It is a funny thing, how a child views his parents. For a huge part of our lives, our parents are all we know, the center of our universe. As we grow up, I don’t think we stop seeing them as our parents, just as they never stop seeing us as their children. How selfish can we, the eternal children (in their eyes) be!
See, we like to think we come into our own, we stop being children, we mature, have our own experiences and our own opinions. Our parents, we don’t like to think a lot about their lives away from us; before us or after us. We forget they were an actual person before they became parents, they had their own experiences; made mistakes and had glory days. It’s true they became the primary care giver of a tiny human being, and that became one part of their multifaceted life, but they probably had dreams and fears (not to mention a LIFE) before and after that.
I recently read two books that had a strong child-parent relationship theme.
The first one: The End of Your Life Book Club by Will Schwalbe, is the story of Will’s mother’s (Mary Ann Schwalbe) diagnosis, struggle and death due to Pancreatic Cancer. Reading had always been a part of their life (if I remember correctly, Will even worked for a publishing house) and they decide to create a book-club of sorts (only the two of them meet) to discuss the books they both read. While they discuss these books, many times the themes in the books make them question and discuss their own lives. One of the recurrent topics that pops up is Mary’s life before she was a mother, particularly a time when she was involved in theater camp. The enigma is never resolved, and Will often wonders about his mother’s past.

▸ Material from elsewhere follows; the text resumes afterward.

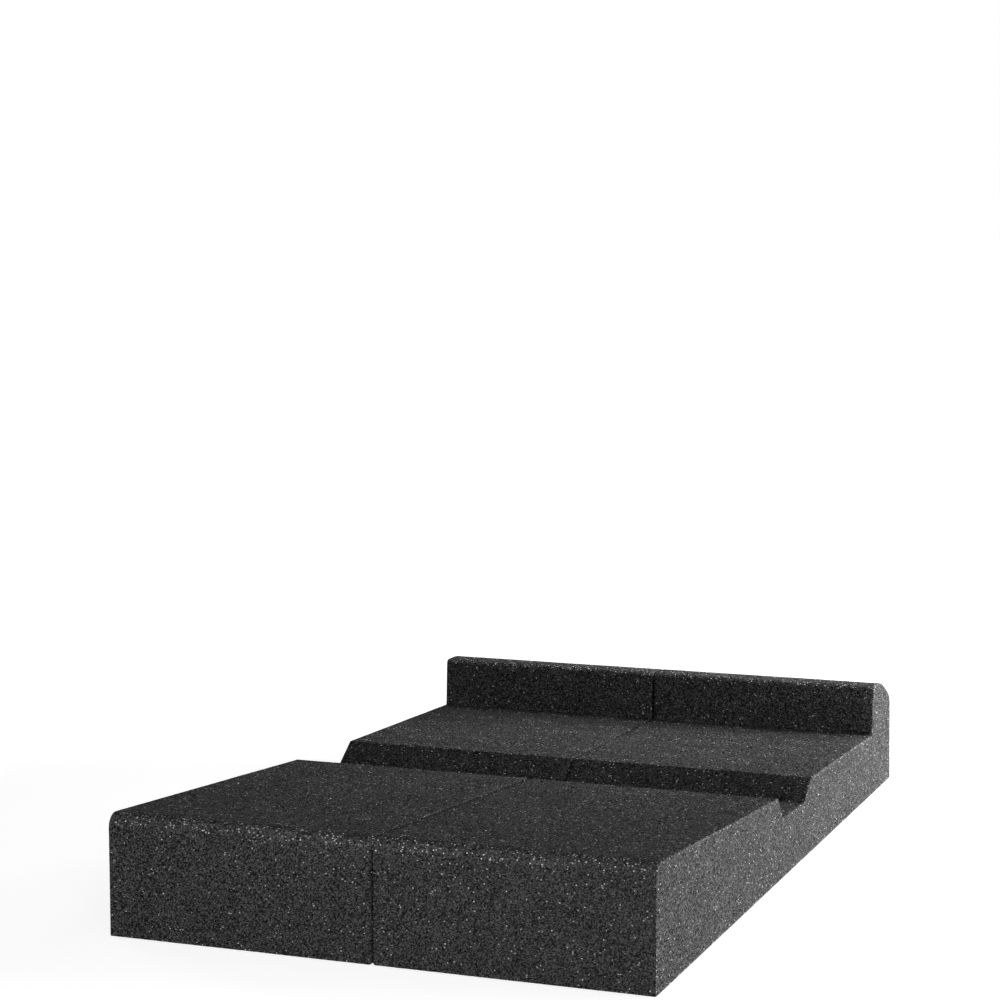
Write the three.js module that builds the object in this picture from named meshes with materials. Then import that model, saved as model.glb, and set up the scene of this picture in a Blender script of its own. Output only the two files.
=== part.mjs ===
// Speaker isolation pad: two identical blocks of open-cell foam that lie side by side.
// Millimetres. +Z is up, +Y runs from the high front to the lip at the back.
// The origin is on the surface that the pad lies on, under the middle of its outline.

import * as THREE from 'three';

const degrees = Math.PI / 180;

// Plan of the pad
const halfWidth = 100;
const depth = 350;
const seamGap = 0.3;

// Front face and front seat
const frontHeight = 44.2;
const frontSeatLength = 152.5;
const frontSeatTilt = 4.3 * degrees;

// Notch between the seats
const notchFrontWallDrop = 9.1;
const notchFrontWallLean = 7.5;
const notchFloorLength = 33;
const notchFloorTilt = 2.4 * degrees;
const notchRearWallRise = 8;
const notchRearWallLean = 11.6;

// Rear seat and lip
const rearSeatTilt = 1.9 * degrees;
const lipFootThickness = 37.5;
const lipRise = 20.8;
const lipFrontLean = 1;
const lipTopLength = 15;
const shoulderDrop = 8.9;
const rearFaceLean = 2.5;

// Radii of the rounded edges: the others are cut sharp
const frontEdgeRadius = 5;
const lipFrontEdgeRadius = 2;
const lipBackEdgeRadius = 34;
const shoulderRadius = 7;
const arcSegments = 10;

// An edge is rounded over at most this share of the shorter face beside it
const largestRoundedShare = 0.45;

// The corners of a half's side, each as [distance from the front face, height, edge radius].
function sideCorners() {
  const notchFront = frontSeatLength;
  const notchFrontTop = frontHeight - frontSeatLength * Math.tan(frontSeatTilt);
  const floorFront = notchFront + notchFrontWallLean;
  const floorFrontHeight = notchFrontTop - notchFrontWallDrop;
  const floorRear = floorFront + notchFloorLength;
  const floorRearHeight = floorFrontHeight - notchFloorLength * Math.tan(notchFloorTilt);
  const notchRear = floorRear + notchRearWallLean;
  const notchRearTop = floorRearHeight + notchRearWallRise;
  const lipFoot = depth - lipFootThickness;
  const lipFootHeight = notchRearTop - (lipFoot - notchRear) * Math.tan(rearSeatTilt);
  const lipFront = lipFoot + lipFrontLean;
  const lipTopHeight = lipFootHeight + lipRise;
  const lipBack = lipFront + lipTopLength;

  return [
    [0, 0, 0],
    [depth, 0, 0],
    [depth - rearFaceLean, lipTopHeight - shoulderDrop, shoulderRadius],
    [lipBack, lipTopHeight, lipBackEdgeRadius],
    [lipFront, lipTopHeight, lipFrontEdgeRadius],
    [lipFoot, lipFootHeight, 0],
    [notchRear, notchRearTop, 0],
    [floorRear, floorRearHeight, 0],
    [floorFront, floorFrontHeight, 0],
    [notchFront, notchFrontTop, 0],
    [0, frontHeight, frontEdgeRadius],
  ];
}

// The arc that rounds a corner given as [x, y, radius], between its neighbours before and after.
function cornerArc([x, y, radius], before, after) {
  const toBefore = new THREE.Vector2(before[0] - x, before[1] - y);
  const toAfter = new THREE.Vector2(after[0] - x, after[1] - y);
  const longestTangent = largestRoundedShare * Math.min(toBefore.length(), toAfter.length());
  toBefore.normalize();
  toAfter.normalize();

  const halfCorner = Math.acos(toBefore.dot(toAfter)) / 2;
  const tangent = Math.min(radius / Math.tan(halfCorner), longestTangent);
  const arcRadius = tangent * Math.tan(halfCorner);
  const bisector = toBefore.clone().add(toAfter).normalize();
  const corner = new THREE.Vector2(x, y);
  const centre = corner.clone().addScaledVector(bisector, arcRadius / Math.sin(halfCorner));
  const start = corner.clone().addScaledVector(toBefore, tangent);
  const end = corner.clone().addScaledVector(toAfter, tangent);
  return {
    centre,
    radius: arcRadius,
    startAngle: start.sub(centre).angle(),
    endAngle: end.sub(centre).angle(),
    clockwise: toBefore.cross(toAfter) > 0,
  };
}

// A closed outline that runs counter-clockwise and starts at a sharp corner.
function roundedOutline(corners) {
  const outline = new THREE.Shape();
  const [firstX, firstY] = corners[0];
  outline.moveTo(firstX, firstY);
  for (let index = 1; index < corners.length; index += 1) {
    const [x, y, radius] = corners[index];
    if (radius > 0) {
      const after = corners[(index + 1) % corners.length];
      const arc = cornerArc(corners[index], corners[index - 1], after);
      const { x: centreX, y: centreY } = arc.centre;
      outline.absarc(centreX, centreY, arc.radius, arc.startAngle, arc.endAngle, arc.clockwise);
    } else {
      outline.lineTo(x, y);
    }
  }
  outline.closePath();
  return outline;
}

// The block of one half: the side outline swept across its width, from x = 0 to x = halfWidth.
function halfGeometry() {
  const geometry = new THREE.ExtrudeGeometry(roundedOutline(sideCorners()), {
    depth: halfWidth,
    bevelEnabled: false,
    curveSegments: arcSegments,
  });
  const along = new THREE.Vector3(0, 1, 0);
  const up = new THREE.Vector3(0, 0, 1);
  const across = new THREE.Vector3(1, 0, 0);
  geometry.applyMatrix4(new THREE.Matrix4().makeBasis(along, up, across));
  return geometry;
}

const charcoalFoam = {
  color: 0x353536,
  roughness: 0.95,
  metalness: 0,
};

function half(name, leftSide) {
  const mesh = new THREE.Mesh(halfGeometry(), new THREE.MeshStandardMaterial(charcoalFoam));
  mesh.name = name;
  mesh.position.set(leftSide, -depth / 2, 0);
  return mesh;
}

const pad = new THREE.Group();
pad.name = 'speaker_isolation_pad';
pad.add(half('left_half', -seamGap / 2 - halfWidth));
pad.add(half('right_half', seamGap / 2));

export default pad;
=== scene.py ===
# Looks of the foam pad: two contour-cut halves of charcoal open-cell foam, side by side.
# Metres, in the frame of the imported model: +Y runs from the high front to the lip at the back.
import math

import bpy
import numpy as np
from mathutils import Matrix, Vector
from mathutils.geometry import delaunay_2d_cdt


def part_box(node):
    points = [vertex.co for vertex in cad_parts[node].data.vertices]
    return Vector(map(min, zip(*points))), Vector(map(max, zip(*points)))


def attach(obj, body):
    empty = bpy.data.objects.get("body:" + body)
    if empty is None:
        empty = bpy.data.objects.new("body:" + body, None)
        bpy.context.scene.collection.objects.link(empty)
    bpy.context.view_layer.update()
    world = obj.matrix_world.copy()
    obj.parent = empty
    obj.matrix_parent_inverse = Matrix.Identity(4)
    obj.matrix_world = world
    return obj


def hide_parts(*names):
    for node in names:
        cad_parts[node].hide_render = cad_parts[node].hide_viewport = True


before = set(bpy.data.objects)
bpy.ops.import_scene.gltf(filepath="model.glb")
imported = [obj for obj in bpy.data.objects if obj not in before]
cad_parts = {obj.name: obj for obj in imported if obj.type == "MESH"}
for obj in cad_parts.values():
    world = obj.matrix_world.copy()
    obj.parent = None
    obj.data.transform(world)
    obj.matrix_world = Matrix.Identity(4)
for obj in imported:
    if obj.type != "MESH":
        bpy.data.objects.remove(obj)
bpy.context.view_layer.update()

MM = 0.001

# Side outline of a half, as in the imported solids

DEPTH = 350 * MM
FRONT_HEIGHT = 44.2 * MM
FRONT_SEAT_LENGTH = 152.5 * MM
FRONT_SEAT_TILT = math.radians(4.3)
NOTCH_FRONT_WALL_DROP = 9.1 * MM
NOTCH_FRONT_WALL_LEAN = 7.5 * MM
NOTCH_FLOOR_LENGTH = 33 * MM
NOTCH_FLOOR_TILT = math.radians(2.4)
NOTCH_REAR_WALL_RISE = 8 * MM
NOTCH_REAR_WALL_LEAN = 11.6 * MM
REAR_SEAT_TILT = math.radians(1.9)
LIP_FOOT_THICKNESS = 37.5 * MM
LIP_RISE = 20.8 * MM
LIP_FRONT_LEAN = 1 * MM
LIP_TOP_LENGTH = 15 * MM
SHOULDER_DROP = 8.9 * MM
REAR_FACE_LEAN = 2.5 * MM

FRONT_EDGE_RADIUS = 5 * MM
LIP_FRONT_EDGE_RADIUS = 2 * MM
LIP_BACK_EDGE_RADIUS = 34 * MM
SHOULDER_RADIUS = 7 * MM
CUT_EDGE_RADIUS = 0.5 * MM
LARGEST_ROUNDED_SHARE = 0.45

# Mesh of a half

MESH_STEP = 0.9 * MM
HIDDEN_STEP = 6 * MM
SEAM_FACE_STEP = 3 * MM
ARC_STEPS = 3
CAP_EDGE_RADIUS = 0.4 * MM

# The seam is open at the surface. Inside, the halves meet, and bow a little, so it can't be seen through.
SEAM_EDGE_RADIUS = 0.9 * MM
SEAM_PULL = 0.14 * MM
SEAM_CLOSING_DEPTH = 2.5 * MM
SEAM_CLEARANCE = 0.015 * MM
SEAM_BOW_ALONG = 0.07 * MM
SEAM_BOW_LENGTH = 37 * MM
SEAM_BOW_UP = 0.05 * MM
SEAM_BOW_HEIGHT = 19 * MM
CAP_EDGE_STEPS = 3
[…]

The second book: The Secret Keeper by Kate Morton, this is the story of Laurel; who witnesses her mother commit a crime and several years later digs deeper to uncover why her mother perpetrated that act. Through her discoveries Laurel continually questions who her mother was before she became a mother and even though in the end she discovers things aren’t always what they seem, it is safe to say her mother had a whole life and story before becoming a mother.
Personally, I (like many other individuals) have heard stories about my parents; sometimes told by them, other times by people who knew them when they were young. In these instances we may find it hard to picture them as individuals, but it is in these moments where we catch a glimpse into the life they had before us. When it comes down to it, they will always be our parents, in their eyes we will always be the baby they brought home from the hospital, but that doesn’t mean we have to act like said babies.